- _Task prompt_:
Find every line with the word "code" and report how many there are, without any other text.

[Data records]
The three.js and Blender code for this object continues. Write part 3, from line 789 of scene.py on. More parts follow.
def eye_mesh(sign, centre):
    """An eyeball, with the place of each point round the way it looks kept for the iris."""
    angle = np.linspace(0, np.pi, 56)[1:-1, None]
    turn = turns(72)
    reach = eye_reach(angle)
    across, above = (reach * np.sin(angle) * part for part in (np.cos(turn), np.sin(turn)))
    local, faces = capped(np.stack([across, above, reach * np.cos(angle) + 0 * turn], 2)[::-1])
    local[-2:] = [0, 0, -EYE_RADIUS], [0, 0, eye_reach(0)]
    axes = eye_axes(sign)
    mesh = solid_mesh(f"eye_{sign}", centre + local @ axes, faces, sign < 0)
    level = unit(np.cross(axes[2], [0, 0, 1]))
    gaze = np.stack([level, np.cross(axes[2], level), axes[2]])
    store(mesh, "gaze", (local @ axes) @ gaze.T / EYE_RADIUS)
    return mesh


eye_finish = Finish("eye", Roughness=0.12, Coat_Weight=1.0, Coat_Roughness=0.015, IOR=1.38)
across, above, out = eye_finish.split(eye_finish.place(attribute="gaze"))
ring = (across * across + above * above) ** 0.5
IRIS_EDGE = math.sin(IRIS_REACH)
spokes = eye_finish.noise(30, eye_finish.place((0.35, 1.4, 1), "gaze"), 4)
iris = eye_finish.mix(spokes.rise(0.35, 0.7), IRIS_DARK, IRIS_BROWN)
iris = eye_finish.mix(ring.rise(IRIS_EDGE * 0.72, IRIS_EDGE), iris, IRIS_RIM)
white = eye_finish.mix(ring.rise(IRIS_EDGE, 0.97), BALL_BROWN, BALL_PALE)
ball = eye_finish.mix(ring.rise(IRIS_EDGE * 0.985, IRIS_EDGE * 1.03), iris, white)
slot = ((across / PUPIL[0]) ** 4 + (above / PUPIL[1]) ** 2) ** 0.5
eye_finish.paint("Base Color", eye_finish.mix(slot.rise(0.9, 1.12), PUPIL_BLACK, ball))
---
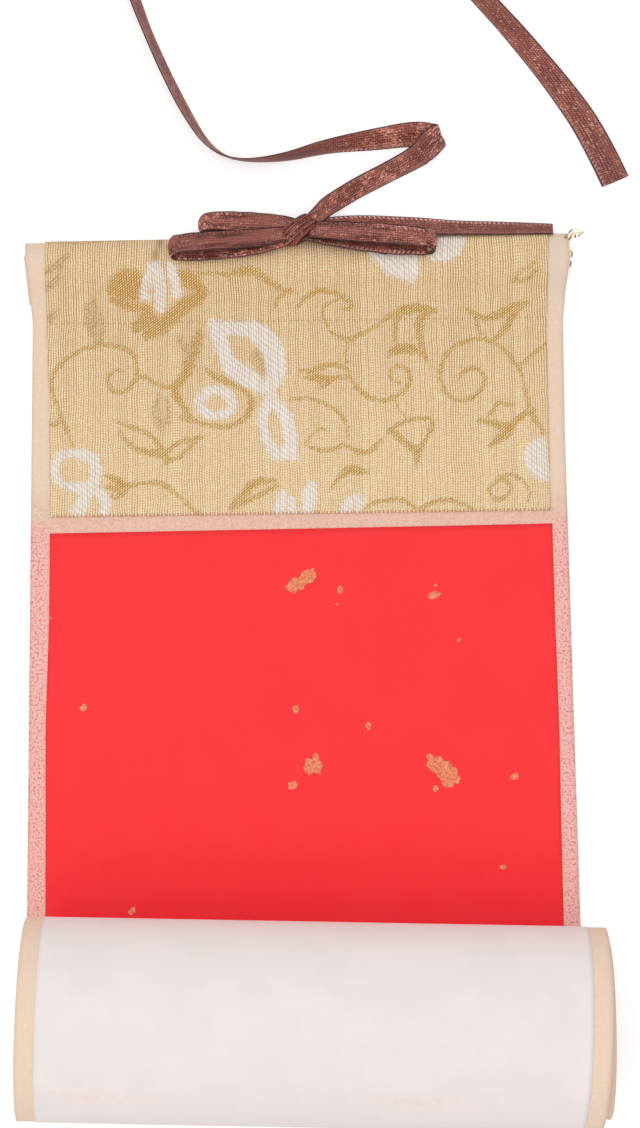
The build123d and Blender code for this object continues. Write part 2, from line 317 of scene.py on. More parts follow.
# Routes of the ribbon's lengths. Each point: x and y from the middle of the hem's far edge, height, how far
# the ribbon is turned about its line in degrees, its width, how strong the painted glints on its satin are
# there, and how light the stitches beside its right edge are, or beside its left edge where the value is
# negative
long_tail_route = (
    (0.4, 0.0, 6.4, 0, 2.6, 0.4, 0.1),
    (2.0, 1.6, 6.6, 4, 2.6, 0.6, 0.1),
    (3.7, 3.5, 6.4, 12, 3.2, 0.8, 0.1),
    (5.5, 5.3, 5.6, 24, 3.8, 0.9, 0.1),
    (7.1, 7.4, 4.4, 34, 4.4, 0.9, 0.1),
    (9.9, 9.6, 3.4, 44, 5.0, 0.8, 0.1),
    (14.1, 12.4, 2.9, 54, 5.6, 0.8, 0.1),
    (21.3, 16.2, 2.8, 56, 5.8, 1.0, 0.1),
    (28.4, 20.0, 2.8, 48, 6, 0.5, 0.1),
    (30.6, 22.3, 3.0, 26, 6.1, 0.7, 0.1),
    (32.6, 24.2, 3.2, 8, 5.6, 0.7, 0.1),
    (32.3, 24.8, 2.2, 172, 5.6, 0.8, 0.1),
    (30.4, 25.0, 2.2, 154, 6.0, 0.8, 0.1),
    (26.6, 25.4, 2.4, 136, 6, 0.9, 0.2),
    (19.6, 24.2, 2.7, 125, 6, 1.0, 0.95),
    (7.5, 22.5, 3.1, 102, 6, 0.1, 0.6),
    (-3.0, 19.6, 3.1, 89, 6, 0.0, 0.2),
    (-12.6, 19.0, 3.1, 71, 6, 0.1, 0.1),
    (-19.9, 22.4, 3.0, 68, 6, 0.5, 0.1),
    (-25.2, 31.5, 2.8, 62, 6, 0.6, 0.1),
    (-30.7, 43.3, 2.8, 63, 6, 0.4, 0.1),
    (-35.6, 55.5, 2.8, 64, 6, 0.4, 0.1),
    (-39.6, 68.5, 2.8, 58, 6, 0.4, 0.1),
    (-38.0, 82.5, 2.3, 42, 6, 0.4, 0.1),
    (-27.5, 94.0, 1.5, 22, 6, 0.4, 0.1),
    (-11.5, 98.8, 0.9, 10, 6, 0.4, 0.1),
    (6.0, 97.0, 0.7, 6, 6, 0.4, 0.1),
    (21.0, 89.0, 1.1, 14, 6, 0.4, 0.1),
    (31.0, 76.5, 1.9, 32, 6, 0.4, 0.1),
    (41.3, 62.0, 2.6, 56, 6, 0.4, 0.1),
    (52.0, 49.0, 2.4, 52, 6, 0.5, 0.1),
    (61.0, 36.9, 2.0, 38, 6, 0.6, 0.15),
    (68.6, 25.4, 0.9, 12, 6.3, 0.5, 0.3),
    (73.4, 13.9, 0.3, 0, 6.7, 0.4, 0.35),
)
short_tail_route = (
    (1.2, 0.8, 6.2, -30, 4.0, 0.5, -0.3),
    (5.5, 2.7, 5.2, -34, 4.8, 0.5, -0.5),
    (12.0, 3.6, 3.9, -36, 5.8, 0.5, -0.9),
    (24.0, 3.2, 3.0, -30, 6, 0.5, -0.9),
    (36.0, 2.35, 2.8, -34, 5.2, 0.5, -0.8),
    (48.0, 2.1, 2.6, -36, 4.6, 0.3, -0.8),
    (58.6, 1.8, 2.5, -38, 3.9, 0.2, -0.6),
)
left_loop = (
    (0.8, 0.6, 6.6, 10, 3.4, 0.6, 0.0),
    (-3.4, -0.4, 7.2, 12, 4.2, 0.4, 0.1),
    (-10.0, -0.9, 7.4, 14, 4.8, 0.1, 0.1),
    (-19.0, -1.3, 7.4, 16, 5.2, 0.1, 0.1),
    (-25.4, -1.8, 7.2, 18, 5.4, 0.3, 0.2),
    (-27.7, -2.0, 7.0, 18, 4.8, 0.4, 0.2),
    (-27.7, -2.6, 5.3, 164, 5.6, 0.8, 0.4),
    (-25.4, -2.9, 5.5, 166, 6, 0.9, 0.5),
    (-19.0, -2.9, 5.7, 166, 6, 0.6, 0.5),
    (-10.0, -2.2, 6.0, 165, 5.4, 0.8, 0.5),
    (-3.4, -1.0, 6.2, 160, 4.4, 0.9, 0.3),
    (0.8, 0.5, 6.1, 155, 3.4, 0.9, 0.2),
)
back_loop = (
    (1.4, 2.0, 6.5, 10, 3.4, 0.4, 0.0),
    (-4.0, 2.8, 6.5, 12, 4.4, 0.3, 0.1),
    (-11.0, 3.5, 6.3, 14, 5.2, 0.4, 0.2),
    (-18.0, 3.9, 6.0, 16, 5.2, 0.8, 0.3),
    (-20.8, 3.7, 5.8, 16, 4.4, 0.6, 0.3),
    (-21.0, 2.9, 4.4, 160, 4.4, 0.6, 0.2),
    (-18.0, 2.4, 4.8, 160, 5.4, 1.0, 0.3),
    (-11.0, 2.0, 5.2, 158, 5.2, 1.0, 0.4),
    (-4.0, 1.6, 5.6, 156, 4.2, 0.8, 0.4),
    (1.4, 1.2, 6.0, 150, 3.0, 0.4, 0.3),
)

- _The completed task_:
2